Sunday, December 02, 2007

A Manual of Weeds

Book Cover: A Manual of Weeds by Ada Georgia (1914)

This summer, I quoted a passage from Manual of Weeds (1914) by Ada Georgia. I've found this book very useful, and I've been trying to find out more about the author, because women naturalists of that era were a rare and special breed, especially those associated with a "manly" and economically significant field like agriculture. It was rough enough in the 1970's when I tried to break into that world.

The Manual of Weeds was part of Liberty Hyde Bailey's "Rural Manuals" series, and the illustrations are a match to other taxonomic texts associated with Bailey, so I guessed at a Cornell Ag School connection of some sort, but my searching didn't turn up anything beyond an online copy of Ms. Georgia's book: A Manual of Weeds.

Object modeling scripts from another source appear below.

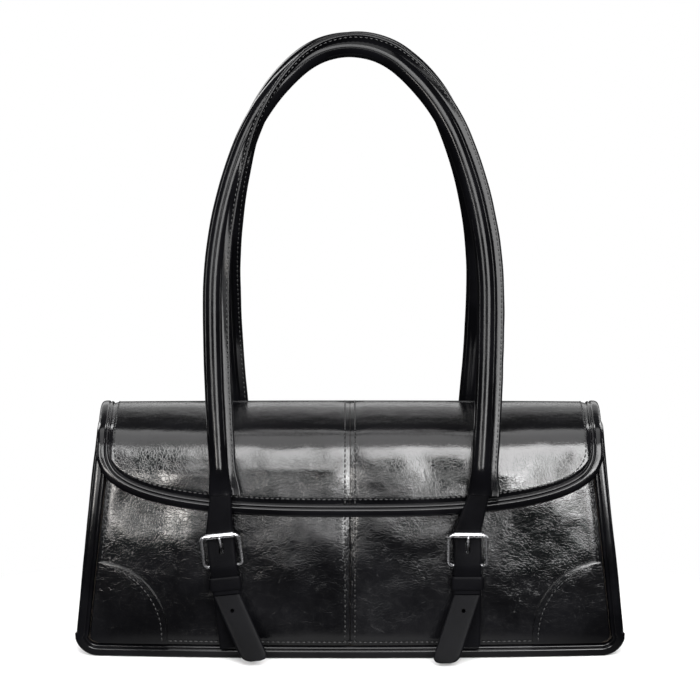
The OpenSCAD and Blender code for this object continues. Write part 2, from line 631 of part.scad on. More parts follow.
// Loose tail, hinged where the strap leaves the keeper
tail_tip_r = 5;
module tail(side) {
    low = -tail_l;
    shift = -side * tail_shift;
    translate([0, tongue_y, tail_z]) rotate([-tail_flare, 0, 0]) difference() {
        translate([0, tongue_t / 2, 0]) rotate([90, 0, 0]) linear_extrude(tongue_t) hull() {
            translate([-strap_w / 2, -3]) square([strap_w, 2.5]);
            for (s = [-1, 1]) translate([shift + s * (strap_w / 2 - tail_tip_r), low + tail_tip_r])
                circle(r = tail_tip_r, $fn = 48);
        }
        translate([shift * 0.18, 10, -9]) rotate([90, 0, 0]) cylinder(h = 20, r = 1.2, $fn = 32);
    }
}

// Flat ends of the rear handle and the tabs sewn to the back
rear_foot_z = 112;
rear_start_z = rear_foot_z + 7.3;
rear_y = flap_back(rear_foot_x) + handle_r + 0.8
    + (flap_top + flap_lining_t + flap_t - rear_start_z) * tan(rear_lean);
tab_top_z = rear_foot_z - 8;
module rear_tab() {
    tab_h = 36;
    function back_y(z) = wall_y(rear_foot_x, z) + seam_gap + tongue_t / 2 + 0.1;
    line = [for (i = [0 : 6]) let (z = tab_top_z - tab_h * (1 - i / 6)) [back_y(z), z]];
    intersection() {
        band(line, strap_w, tongue_t);
        rotate([-90, 0, 0]) linear_extrude(100) mirror([0, 1]) hull() {
            translate([-strap_w / 2, tab_top_z - 3]) square([strap_w, 3]);
            translate([0, tab_top_z - tab_h + strap_w / 2]) circle(r = strap_w / 2, $fn = 64);
        }
    }
}
module rear_end() {
    y0 = wall_y(rear_foot_x, tab_top_z) + seam_gap + tongue_t / 2 + 0.1;
    band([[y0, tab_top_z + 0.3], [y0 + 0.6, tab_top_z + 3],
        [rear_y - 0.4, rear_foot_z + 3], [rear_y, rear_start_z - 0.9]],
        strap_w - 3, tongue_t);
}

module front_handle_place() {
    translate([0, front_foot_y, front_foot_z]) rotate([-front_lean, 0, 0]) children();
}
module rear_handle_place() {
    translate([0, rear_y, rear_start_z]) rotate([rear_lean, 0, 0]) children();
}

module left() { mirror([1, 0, 0]) children(); }
module to_back() { mirror([0, 1, 0]) children(); }

base_panel();
base_board();
color(leather) left() half_panel(front_h);  // front_panel_left
color(leather) half_panel(front_h);  // front_panel_right
color(leather) left() to_back() half_panel(mouth_h);  // back_panel_left
color(leather) to_back() half_panel(mouth_h);  // back_panel_right
color(leather) left() gusset();  // gusset_left
color(leather) gusset();  // gusset_right
color(leather) wall_binding(front_h);  // front_binding
color(leather) to_back() wall_binding(mouth_h);  // back_binding
color(leather) left() corner_patch();  // front_patch_left
color(leather) corner_patch();  // front_patch_right
color(leather) left() to_back() corner_patch();  // back_patch_left
color(leather) to_back() corner_patch();  // back_patch_right
lining();
mouth_facing();
flap_back_band();
half_flap(-flap_cols, 0);  // flap_left
half_flap(0, flap_cols);  // flap_right
flap_lining();
flap_binding();
magnet(magnet_gap, magnet_t);  // front_magnet
magnet(-wall - seam_gap - washer_t, washer_t);  // front_magnet_washer
magnet(magnet_t + 2 * magnet_gap, magnet_t);  // flap_magnet
front_handle_place() handle_wrap(front_reach, front_foot_x, front_leg);  // front_handle_wrap
front_handle_place() handle_cord(front_reach, front_foot_x, front_leg);  // front_handle_cord
rear_handle_place() handle_wrap(rear_reach, rear_foot_x, rear_leg);  // rear_handle_wrap
rear_handle_place() handle_cord(rear_reach, rear_foot_x, rear_leg);  // rear_handle_cord
color(leather) translate([-rear_foot_x, 0, 0]) rear_tab();  // rear_tab_left
color(leather) translate([rear_foot_x, 0, 0]) rear_tab();  // rear_tab_right
color(leather) translate([-rear_foot_x, 0, 0]) rear_end();  // rear_end_left
color(leather) translate([rear_foot_x, 0, 0]) rear_end();  // rear_end_right
color(satin) on_strap(-1) base_strap();  // base_strap_left
color(satin) on_strap(1) base_strap();  // base_strap_right
color(satin) on_strap(-1) buckle_strap();  // buckle_strap_left
color(satin) on_strap(1) buckle_strap();  // buckle_strap_right
color(metal) on_strap(-1) on_heel() buckle_frame();  // buckle_frame_left
color(metal) on_strap(1) on_heel() buckle_frame();  // buckle_frame_right
color(metal) on_strap(-1) on_heel() translate([0, 0, buckle_l]) roller();  // buckle_roller_left
color(metal) on_strap(1) on_heel() translate([0, 0, buckle_l]) roller();  // buckle_roller_right
color(metal) on_strap(-1) prong();  // buckle_prong_left
color(metal) on_strap(1) prong();  // buckle_prong_right
color(satin) on_strap(-1) tongue(-1);  // tongue_left
color(satin) on_strap(1) tongue(1);  // tongue_right
color(satin) on_strap(-1) keeper();  // keeper_left
color(satin) on_strap(1) keeper();  // keeper_right
color(satin) on_strap(-1) tail(-1);  // strap_tail_left
color(satin) on_strap(1) tail(1);  // strap_tail_right
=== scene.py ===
"""Looks of a black leather baguette bag with two rolled handles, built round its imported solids."""

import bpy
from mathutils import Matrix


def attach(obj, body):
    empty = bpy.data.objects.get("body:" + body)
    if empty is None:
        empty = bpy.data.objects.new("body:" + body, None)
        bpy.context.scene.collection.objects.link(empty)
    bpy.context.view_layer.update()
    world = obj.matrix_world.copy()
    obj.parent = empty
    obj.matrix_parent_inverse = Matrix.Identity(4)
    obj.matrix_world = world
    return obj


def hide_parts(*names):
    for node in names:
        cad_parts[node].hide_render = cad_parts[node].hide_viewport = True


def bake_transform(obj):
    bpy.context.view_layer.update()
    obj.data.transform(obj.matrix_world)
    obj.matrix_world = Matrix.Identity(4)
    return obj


bl_info = {
    "name": "Baguette bag",
    "version": (1, 0, 0),
    "blender": (4, 5, 0),
    "location": "View3D > Sidebar > Bag",
    "description": "Leather, stitching, buckles and studio for the baguette bag",
    "category": "Object",
}

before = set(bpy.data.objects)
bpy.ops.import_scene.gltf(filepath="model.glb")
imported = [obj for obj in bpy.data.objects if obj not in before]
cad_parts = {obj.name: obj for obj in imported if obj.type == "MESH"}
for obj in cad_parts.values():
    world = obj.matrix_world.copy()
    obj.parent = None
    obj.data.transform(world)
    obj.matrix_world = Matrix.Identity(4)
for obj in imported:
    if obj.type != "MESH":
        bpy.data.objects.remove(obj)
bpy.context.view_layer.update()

import math

import bmesh
import bpy
import numpy as np
from bpy.props import FloatProperty, FloatVectorProperty, PointerProperty
from mathutils import Vector, noise

MM = 0.001
SIDES = ((-1, "left"), (1, "right"))

# Sizes of the body, in millimetres, as the solids have them
BASE_W, MOUTH_W, BASE_D, MOUTH_D = 326, 296, 100, 74
MOUTH_H, FRONT_H = 134, 119
CORNER_R = 14
BELLY, TUCK, TUCK_H = 4, 4, 16
BASE_BOW, MOUTH_BOW = 7, 4
GUSSET_SWELL = 2
WALL, GAP = 2.4, 0.3
BIND_W, BIND_T = 8, 4.2
PATCH_REACH, PATCH_H, PATCH_T = 45, 58, 1.2
LINING_T, BASE_T, BOARD_T = 0.8, 2.4, 2
FACING_H, FACING_T = 24, 1
PANEL_LOW = BIND_W + GAP
BASE_INSET = (BIND_T + WALL) / 2 + GAP
# Stitch rows: off the centre seam, and in from a bound edge
SEAM_ROW, EDGE_ROW = 2.9, 2.4
# Sizes of the flap
FLAP_LOW, FLAP_TURN, FLAP_CROWN = 86, 126, 3
ROUND_H, ROUND_D = 20, 20
FLAP_T, FLAP_LINING_T, FLAP_BIND_T = 2.2, 1, 4.2
BAND_H, FOLD_R = 16, 4.6
FLAP_TOP = MOUTH_H + 0.8
FLAP_END = FLAP_TOP - ROUND_H
FLAP_STAND = 3.6
FLAP_UNDER = FLAP_LINING_T + 0.2
FLAP_INSET = BIND_W + GAP + 0.3
FLAP_TUCKED = 1.4
FLAP_HALF = MOUTH_W / 2 + 0.5
FLAP_BACK = MOUTH_W / 2 + 3
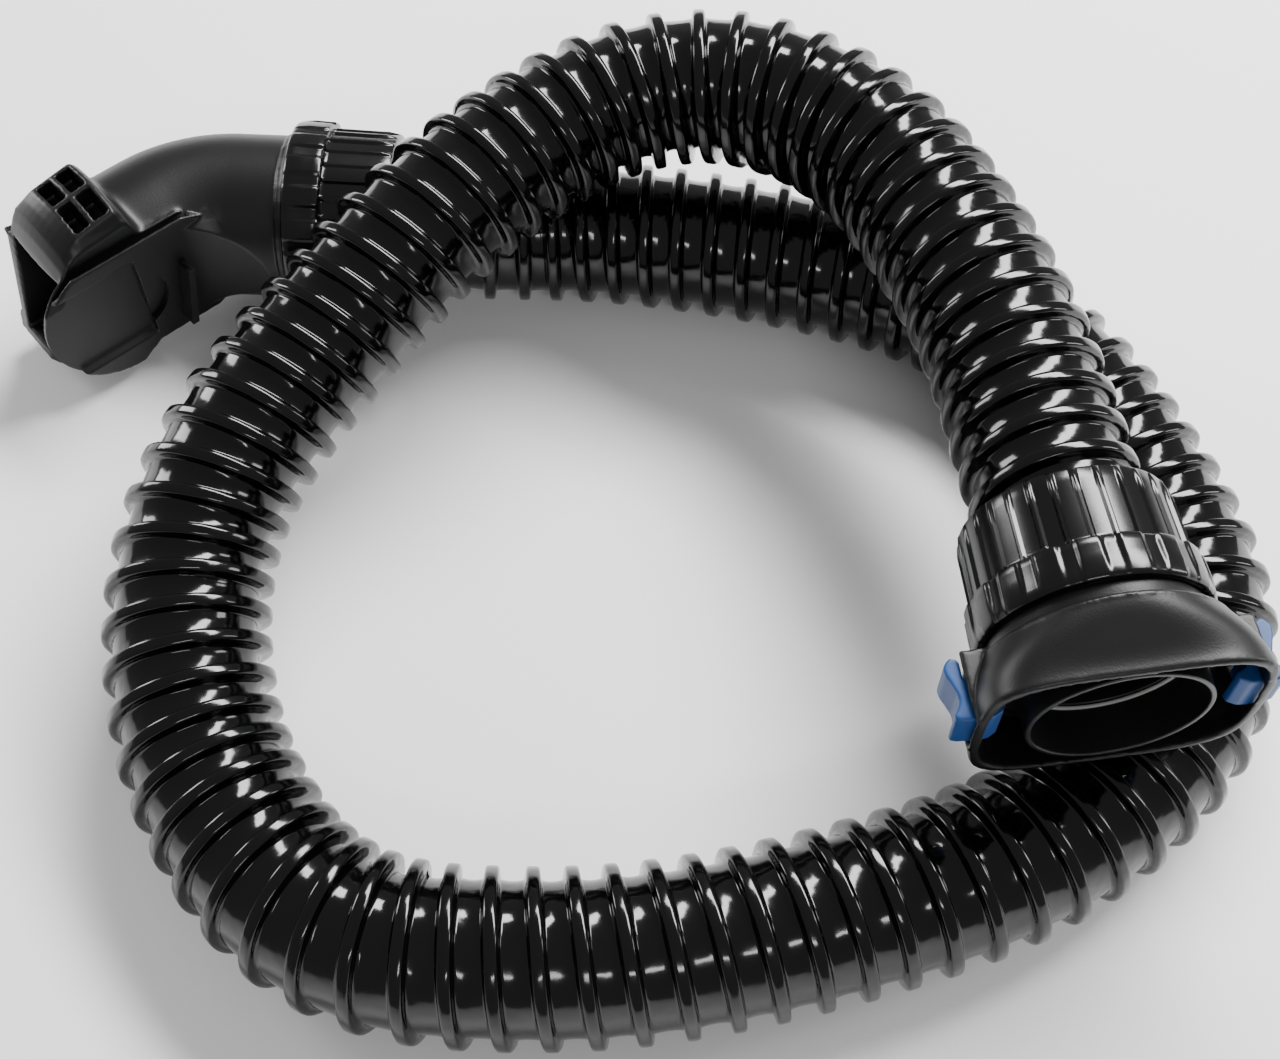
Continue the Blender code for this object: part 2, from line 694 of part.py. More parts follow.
def elbow_body(base, mat):
    shell_sections = elbow_line(ELBOW_COLLAR_END, BRANCH_TUBE_END, ELBOW_RADIUS, BRANCH_RADIUS)
    collar = [
        round_section(Vector((0, 0, z)), Vector((1, 0, 0)), r)
        for r, z in (
            (SPIGOT_RADIUS - 0.6 * MM, SPIGOT_START),
            (SPIGOT_RADIUS, SPIGOT_START + 0.8 * MM),
            (SPIGOT_RADIUS, ELBOW_COLLAR_END - 1 * MM),
            (ELBOW_RADIUS + 1.2 * MM, ELBOW_COLLAR_END),
            (ELBOW_RADIUS + 1.2 * MM, ELBOW_COLLAR_END + 1.2 * MM),
            (ELBOW_RADIUS, ELBOW_COLLAR_END + 1.4 * MM),
        )
    ]
    body = add("elbow_body", loft("elbow_body", collar + shell_sections[1:]), mat, base)
    branch = branch_matrix()
    boolean(body, add("elbow_hood", hood("elbow_hood"), None, base, branch), "UNION")
    for side in (-1, 1):
        low, high = sorted((side * (CHEEK_INNER - 1 * MM), side * CHEEK_OUTER))
        outline = cheek_outline() if side > 0 else far_cheek_outline()
        plate = side_prism("cheek", outline, low, high)
        boolean(body, add(f"elbow_cheek_{side}", plate, None, base, branch), "UNION")
    bore = loft("elbow_bore", elbow_line(20 * MM, 32 * MM, ELBOW_BORE, ELBOW_BORE))
    boolean(body, add("elbow_bore", bore, None, base))
    mouth = side_prism(
        "mouth", [(a * MM, h * MM) for a, h in MOUTH_SIDE], -13.8 * MM, 13.8 * MM
    )
    boolean(body, add("elbow_mouth", mouth, None, base, branch))
    for row, (start, end) in enumerate(POCKET_ROWS_MM):
        for column, (left, right) in enumerate(POCKET_COLUMNS_MM):
            low = (left * MM, POCKET_FLOORS_MM[row] * MM, start * MM)
            high = (right * MM, 45 * MM, end * MM)
            pocket = add(f"hood_pocket_{row}{column}", box("pocket", low, high), None, base, branch)
            boolean(body, pocket)
    sink = CHEEK_OUTER - CHEEK_SINK
    crescent = side_prism("crescent", crescent_outline(), sink, 24 * MM)
    boolean(body, add("elbow_crescent", crescent, None, base, branch))
    slot = side_prism("slot", [(a * MM, h * MM) for a, h in SLOT_MM], sink, 24 * MM)
    boolean(body, add("elbow_slot", slot, None, base, branch))
    return body


def build():
    clear_scene()
    mats = {
        "hose": material("gloss_black_vinyl", (0.006, 0.006, 0.007), 0.12),
        "gloss": material("gloss_black_plastic", (0.008, 0.008, 0.009), 0.22),
        "satin": material("satin_black_plastic", (0.013, 0.013, 0.014), 0.38),
        "blue": material("blue_plastic", (0.03, 0.14, 0.42), 0.3),
        "rubber": material("black_rubber", (0.02, 0.02, 0.02), 0.6),
        "ring": material("pale_plastic", (0.55, 0.55, 0.53), 0.4),
        "steel": material("spring_steel", (0.6, 0.6, 0.6), 0.3, 1.0),
    }
    away = Vector(
        (
            math.sin(COUPLING_YAW) * math.cos(COUPLING_DROOP),
            -math.cos(COUPLING_YAW) * math.cos(COUPLING_DROOP),
            -math.sin(COUPLING_DROOP),
        )
    )
    level = Vector((math.cos(COUPLING_YAW), math.sin(COUPLING_YAW), 0))
    right = Matrix.Rotation(COUPLING_ROLL, 3, away) @ level
    coupling = frame("coupling_axis", right, away, COUPLING_FACE)
    elbow_away = Vector((-math.cos(ELBOW_YAW), math.sin(ELBOW_YAW), 0))
    front = Vector((0, 0, 1)).cross(elbow_away)
    elbow = frame("elbow_axis", -front if front.y > 0 else front, elbow_away, ELBOW_FACE)
    bpy.context.view_layer.update()

    hose(hose_route(coupling, elbow), mats["hose"])
    nut_mesh = turned("nut", nut_profile(), NUT_SEGMENTS, nut_grip)
    end_stack("coupling", coupling, mats, nut_mesh)
    end_stack("elbow", elbow, mats, nut_mesh)

    coupling_pipe(coupling, mats["satin"])
    clip = washer("coupling_clip", CLIP_RADII, CLIP)
    add("coupling_clip", clip, mats["steel"], coupling)
    seal = washer("coupling_bore_seal", BORE_SEAL_RADII, BORE_SEAL)
    add("coupling_bore_seal", seal, mats["ring"], coupling)
    coupling_housing(coupling, mats["satin"])
    for side in (-1, 1):
        lever(side, coupling, mats["blue"])
        name = "latch_pin_" + ("right" if side > 0 else "left")
        pin = turned_solid(name, PIN_RADIUS, -8.9 * MM, 8.9 * MM, 12)
        add(name, pin, mats["steel"], coupling, pin_place(side))
        spring(side, coupling, mats["steel"])

    elbow_body(elbow, mats["satin"])


build()
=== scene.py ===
import math

import bmesh
import bpy
import numpy as np
from mathutils import Matrix, Vector


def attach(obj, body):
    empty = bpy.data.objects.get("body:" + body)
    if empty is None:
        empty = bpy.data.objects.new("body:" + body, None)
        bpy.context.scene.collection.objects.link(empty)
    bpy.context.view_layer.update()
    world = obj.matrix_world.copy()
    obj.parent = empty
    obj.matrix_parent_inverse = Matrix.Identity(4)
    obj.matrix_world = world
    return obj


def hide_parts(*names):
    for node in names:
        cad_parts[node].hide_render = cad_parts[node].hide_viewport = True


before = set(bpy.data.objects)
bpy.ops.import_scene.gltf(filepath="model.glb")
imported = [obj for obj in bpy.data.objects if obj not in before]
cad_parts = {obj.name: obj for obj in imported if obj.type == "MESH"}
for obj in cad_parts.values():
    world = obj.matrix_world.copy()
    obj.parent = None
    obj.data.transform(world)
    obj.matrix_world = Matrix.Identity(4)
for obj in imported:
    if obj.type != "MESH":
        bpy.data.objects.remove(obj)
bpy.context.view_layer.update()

# Looks of a ribbed vacuum hose with a latch coupling on one end and a swivel elbow on the other.
# Lengths are in metres. Each end fitting has its own frame: local Z runs along the fitting's axis,
# away from the hose, from the hose-side face of its nut. The elbow's branch has a third frame, with
# Z along the branch, X across its cheeks and Y up through its hood.

MM = 0.001

# The fittings' places and the hose's centre line, as in the CAD.
COUPLING_FACE = Vector((0.1369, -0.0604, 0.0783))
COUPLING_YAW = math.radians(7.5)
COUPLING_DROOP = math.radians(1.5)
COUPLING_ROLL = math.radians(1.6)
ELBOW_FACE = Vector((-0.057, 0.0885, 0.033))
ELBOW_YAW = math.radians(3)
ELBOW_BEND_AT = 68.6 * MM
ELBOW_ANGLE = math.radians(44)
HOSE_DEPTH_IN_NUT = 16 * MM
STRAIGHT_PAST_NUT = 6 * MM
SPLINE_STEPS = 6000
ROUTE = [
    (-0.038, 0.0896, 0.0292),
    (-0.023, 0.091, 0.0262),
    (-0.007, 0.092, 0.0245),
    (0.012, 0.0912, 0.024),
    (0.036, 0.088, 0.024),
    (0.086, 0.0765, 0.024),
    (0.110, 0.068, 0.024),
    (0.150, 0.0405, 0.024),
    (0.174, -0.002, 0.024),
    (0.1855, -0.070, 0.024),
    (0.177, -0.091, 0.024),
    (0.162, -0.109, 0.024),
    (0.120, -0.1365, 0.024),
    (0.0865, -0.148, 0.024),
    (0.016, -0.162, 0.024),
    (-0.018, -0.1625, 0.024),
    (-0.046, -0.1585, 0.024),
    (-0.070, -0.1455, 0.024),
    (-0.087, -0.126, 0.0246),
    (-0.099, -0.104, 0.027),
    (-0.106, -0.078, 0.032),
    (-0.107, -0.050, 0.038),
    (-0.1015, -0.027, 0.044),
    (-0.091, -0.006, 0.0495),
    (-0.068, 0.0255, 0.0585),
    (-0.043, 0.054, 0.0682),
    (-0.014, 0.081, 0.0734),
    (0.0175, 0.0998, 0.0768),
    (0.046, 0.1026, 0.0798),
    (0.074, 0.092, 0.082),
    (0.097, 0.070, 0.083),
    (0.113, 0.040, 0.0828),
    (0.125, 0.008, 0.0816),
    (0.1322, -0.025, 0.0794),
]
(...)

Last week, I found references to Ms. Georgia in A Handbook of Nature Study by Anna Botsford Comstock. Ms. Comstock is an interesting (and much better documented) character herself. From this passage in the Acknowledgements, I infer that Ada Georgia was employed by the land-grant branch of Cornell University.

The Cornell University Nature-Study propaganda was essentially an agricultural movement in its inception and its aims; it was inaugurated as a direct aid to better methods of agriculture in New York State. During the years of agricultural depression 1891-1893, the Charities of New York City found it necessary to help many people who had come from the rural districts a condition hitherto unknown. The philanthropists managing the Association for Improving the Condition of the Poor asked, "What is the matter with the land of New York State that it cannot support its own population? "....

For the many years during which New York State has intrusted this important work to Cornell University, the teaching of nature-study has gone steadily on in the University, in teachers' institutes, in State summer schools, through various publications and in correspondence courses. Many have assisted in this work, notably Dr. W. C. Thro, Dr. A. A. Allen, and Miss Ada Georgia....

The leaflets upon which this volume is based were published in the Home Nature-Study Course during the years 1903-1911, in limited editions and were soon out of print. It is to make these lessons available to the general public that this volume has been compiled.